Konsekuensinya, asing semakin banyak yang melepas investasi mereka di Indonesia dan rupiah terdampak semakin melemah. Inilah yang terlihat pada pekan lalu. Pemodal asing menjual surat utang hampir Rp10 triliun hanya dalam tiga hari perdagangan saja, 16-18 April, langsung menyeret nilai rupiah terperosok menjebol level terlemah sejak April 2020.
Tekanan juga datang dari hengkangnya investor asing dari pasar saham dan Sekuritas Rupiah BI. Total selama tiga hari itu, asing mencatat nilai penjualan bersih lebih dari Rp21 triliun.
Kenaikan BI Rate akan mengerek yield semakin tinggi dari posisi saat ini. Tenor 10Y mungkin akan mencapai 7,2%-7,3%.
Di level itu, mungkin surat berharga negara Indonesia akan kembali mengundang aksi beli dari investor. Kembalinya investor asing masuk ke pasar domestik akan melonggarkan suplai dolar AS di pasar.
Rupiah mungkin belum akan serta merta langsung menguat banyak, akan tetapi perlahan dana asing yang kembali masuk akan memberikan kepercayaan lebih besar bagi para pelaku pasar untuk kembali memborong aset-aset rupiah baik di saham maupun surat utang.
Bisa Jebol Rp17.000/US$
Beberapa bank asing memprediksi, nilai rupiah bisa terperosok hingga menyentuh Rp17.000/US$ pada September nanti terutama bila prediksi penurunan bunga The Fed kembali molor.

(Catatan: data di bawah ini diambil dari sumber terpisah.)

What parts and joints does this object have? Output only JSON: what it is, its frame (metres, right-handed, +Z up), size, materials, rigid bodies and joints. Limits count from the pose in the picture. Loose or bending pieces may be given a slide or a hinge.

"Pelemahan menuju Rp17.000/US$ akan terjadi bertahap, tidak serta merta. Namun, tanpa kenaikan BI rate, tidak akan membantu [rupiah kembali menguat]," kata Elias Hadad, Senior Market Strategist di Brown Brothers Harriman di London, seperti dilansir dari Bloomberg News.
Penguatan dolar AS yang masih belum terjeda, membutuhkan respon kebijakan yang lebih kuat. Pasalnya, strategi penguatan rupiah melalui jurus lain seperti intervensi langsung ke pasar atau melalui operasi moneter dengan tiga instrumen baru seperti SRBI, SVBI dan SUVBI, juga kebijakan mandatori penempatan devisa hasil ekspor, sejauh ini belum memadai. Nyatanya, rupiah tetap terkapar jatuh.
"Pelemahan rupiah akan terus terjadi bila BI kembali menahan bunga acuan pekan ini. Pengetatan lebih lanjut akan menjadi tindakan terbaik," kata Brendan McKenna, Ahli Strategi Mata Uang di Wells Fargo. Ia memprediksi, rupiah berpotensi melemah sampai ke level psikologis baru di Rp16.500/US$ seiring dengan mundurnya prediksi pivot The Fed dari Juni menjadi September.
BI akan mengumumkan kebijakan bunga acuan pada 24 April nanti. Para ekonom dan pelaku pasar saat ini masih terbelah memprediksi BI Rate. Hasil survei terhadap 39 ekonom oleh Bloomberg sampai siang hari ini, menghasilkan konsensus 'hold'. BI diperkirakan masih akan menahan lagi BI rate di 6%. Namun, 11 dari 39 ekonom memperkirakan BI akan menaikkan ke 6,25%.
"Gubernur BI Perry Warjiyo pernah hampir memberi jaminan akan menaikkan BI rate bila rupiah melemah lebih dari 2% dalam sebulan. April ini, rupiah sudah terdepresiasi 3,4% dan akan menjadi valuta terburuk kinerjanya di Asia. [Menguatkan rupiah] melalui intervensi ke pasar valas secara terus menerus, meminjam istilah Anwar Nasution [mantan Deputi Gubernur BI] seperti menuangkan air pada pasir," kata Satria Sambijantoro, Head of Equity Research Bahana Sekuritas yang memprediksi BI menaikkan 25 bps pada hari Rabu nanti.